The query at the end of the following SQL exhibits O(N*N) behavior:

CREATE TABLE t1(x INTEGER UNIQUE PRIMARY KEY NOT NULL, a,b,c,d);
CREATE TABLE t2(y INT);
explain query plan SELECT count(*) FROM t1 WHERE x IN t2;

The EXPLAIN QUERY PLAN shows that the subquery against t2 is run twice. One of those two is inside the t1 loop, causing the O(N*N) behavior.

Bisecting shows this problem was introduced by check-in [96ea990942] (2016-03-16, version 3.12.0) and was fixed by check-in [061b800603] (2016-07-26). That fix was later merged to trunk at [ddb5f0558c] but has not yet been released.

In other words, this problem has already been fixed on trunk. This ticket is created to an historical record of the problem, and to allow for study of the root cause, and to make improvements to the test suite to avoid a regression.

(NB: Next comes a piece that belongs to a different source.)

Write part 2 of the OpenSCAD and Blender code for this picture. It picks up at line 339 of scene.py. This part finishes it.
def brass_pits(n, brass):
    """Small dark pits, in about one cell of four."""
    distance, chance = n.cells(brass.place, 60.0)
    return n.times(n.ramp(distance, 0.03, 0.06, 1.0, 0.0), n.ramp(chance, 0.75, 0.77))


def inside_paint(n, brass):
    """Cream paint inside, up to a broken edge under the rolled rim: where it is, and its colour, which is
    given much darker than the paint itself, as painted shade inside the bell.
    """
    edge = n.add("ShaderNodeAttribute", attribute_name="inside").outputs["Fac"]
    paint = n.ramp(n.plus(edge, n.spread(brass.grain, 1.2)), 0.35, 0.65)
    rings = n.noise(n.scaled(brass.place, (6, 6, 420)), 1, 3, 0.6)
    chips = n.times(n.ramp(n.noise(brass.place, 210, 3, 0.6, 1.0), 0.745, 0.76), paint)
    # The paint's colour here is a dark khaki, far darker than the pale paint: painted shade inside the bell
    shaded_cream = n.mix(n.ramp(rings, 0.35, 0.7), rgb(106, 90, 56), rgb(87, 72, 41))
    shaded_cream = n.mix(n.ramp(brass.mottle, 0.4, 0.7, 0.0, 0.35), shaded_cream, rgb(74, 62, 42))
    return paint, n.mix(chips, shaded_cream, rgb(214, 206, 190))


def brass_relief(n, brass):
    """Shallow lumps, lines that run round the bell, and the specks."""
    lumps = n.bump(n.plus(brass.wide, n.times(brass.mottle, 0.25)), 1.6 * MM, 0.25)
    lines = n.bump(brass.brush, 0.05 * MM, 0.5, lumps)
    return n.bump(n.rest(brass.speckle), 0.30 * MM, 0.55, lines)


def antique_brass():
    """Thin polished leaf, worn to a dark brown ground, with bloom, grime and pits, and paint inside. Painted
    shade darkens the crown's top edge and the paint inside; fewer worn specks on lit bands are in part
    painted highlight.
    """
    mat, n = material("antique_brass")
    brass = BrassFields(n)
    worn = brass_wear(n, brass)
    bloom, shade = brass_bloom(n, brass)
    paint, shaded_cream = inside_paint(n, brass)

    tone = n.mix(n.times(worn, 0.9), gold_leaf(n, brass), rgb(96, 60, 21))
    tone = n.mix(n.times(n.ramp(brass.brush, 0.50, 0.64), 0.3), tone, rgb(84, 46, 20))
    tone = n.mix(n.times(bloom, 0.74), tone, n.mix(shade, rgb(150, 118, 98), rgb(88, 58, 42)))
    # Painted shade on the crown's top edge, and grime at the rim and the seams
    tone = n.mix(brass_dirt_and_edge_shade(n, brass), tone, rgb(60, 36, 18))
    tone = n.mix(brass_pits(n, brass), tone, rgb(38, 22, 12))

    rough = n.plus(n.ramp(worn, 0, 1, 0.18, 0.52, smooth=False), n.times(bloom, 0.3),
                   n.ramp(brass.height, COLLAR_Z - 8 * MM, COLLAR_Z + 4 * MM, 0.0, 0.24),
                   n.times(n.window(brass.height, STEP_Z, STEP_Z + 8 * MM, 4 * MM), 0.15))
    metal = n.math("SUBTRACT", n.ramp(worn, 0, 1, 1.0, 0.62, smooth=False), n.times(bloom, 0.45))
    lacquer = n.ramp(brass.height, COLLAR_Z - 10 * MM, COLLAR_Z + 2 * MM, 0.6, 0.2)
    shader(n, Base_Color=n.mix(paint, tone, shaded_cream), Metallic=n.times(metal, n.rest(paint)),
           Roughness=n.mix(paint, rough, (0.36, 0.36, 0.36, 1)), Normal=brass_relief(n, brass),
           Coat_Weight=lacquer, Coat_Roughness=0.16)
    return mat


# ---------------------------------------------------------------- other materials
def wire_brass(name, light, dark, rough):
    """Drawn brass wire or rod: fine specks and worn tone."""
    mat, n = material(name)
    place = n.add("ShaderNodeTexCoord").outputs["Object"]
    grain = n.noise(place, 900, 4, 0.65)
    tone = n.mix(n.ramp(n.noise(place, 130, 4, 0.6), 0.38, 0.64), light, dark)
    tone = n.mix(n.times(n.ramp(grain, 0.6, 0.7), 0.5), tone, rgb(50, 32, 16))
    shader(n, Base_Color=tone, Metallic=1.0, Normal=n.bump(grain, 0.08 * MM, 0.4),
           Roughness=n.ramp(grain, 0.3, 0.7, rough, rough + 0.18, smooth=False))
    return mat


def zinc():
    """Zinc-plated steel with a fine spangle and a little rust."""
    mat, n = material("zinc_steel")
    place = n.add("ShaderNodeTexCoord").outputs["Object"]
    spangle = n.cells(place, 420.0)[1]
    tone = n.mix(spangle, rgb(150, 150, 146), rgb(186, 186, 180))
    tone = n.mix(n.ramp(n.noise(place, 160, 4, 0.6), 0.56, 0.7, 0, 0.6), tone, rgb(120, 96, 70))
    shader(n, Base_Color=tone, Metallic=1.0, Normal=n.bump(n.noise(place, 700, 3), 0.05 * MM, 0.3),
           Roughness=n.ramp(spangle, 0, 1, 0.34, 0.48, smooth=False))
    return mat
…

This problem was first reported on the sqlite-users mailing list by Takasumi Iwamoto.


drh added on 2016-09-16 14:30:51:

The following query causes an assertion fault on trunk:

CREATE TABLE t1(a INTEGER UNIQUE PRIMARY KEY, b VARCHAR(200));
SELECT count(*) FROM t1 WHERE a IN (1, 2, 3);

The root cause of this failure and the original O(N*N) performance is the redundant UNIQUE constraint on the INTEGER PRIMARY KEY. That extra unique index is confusing the query planner, apparently.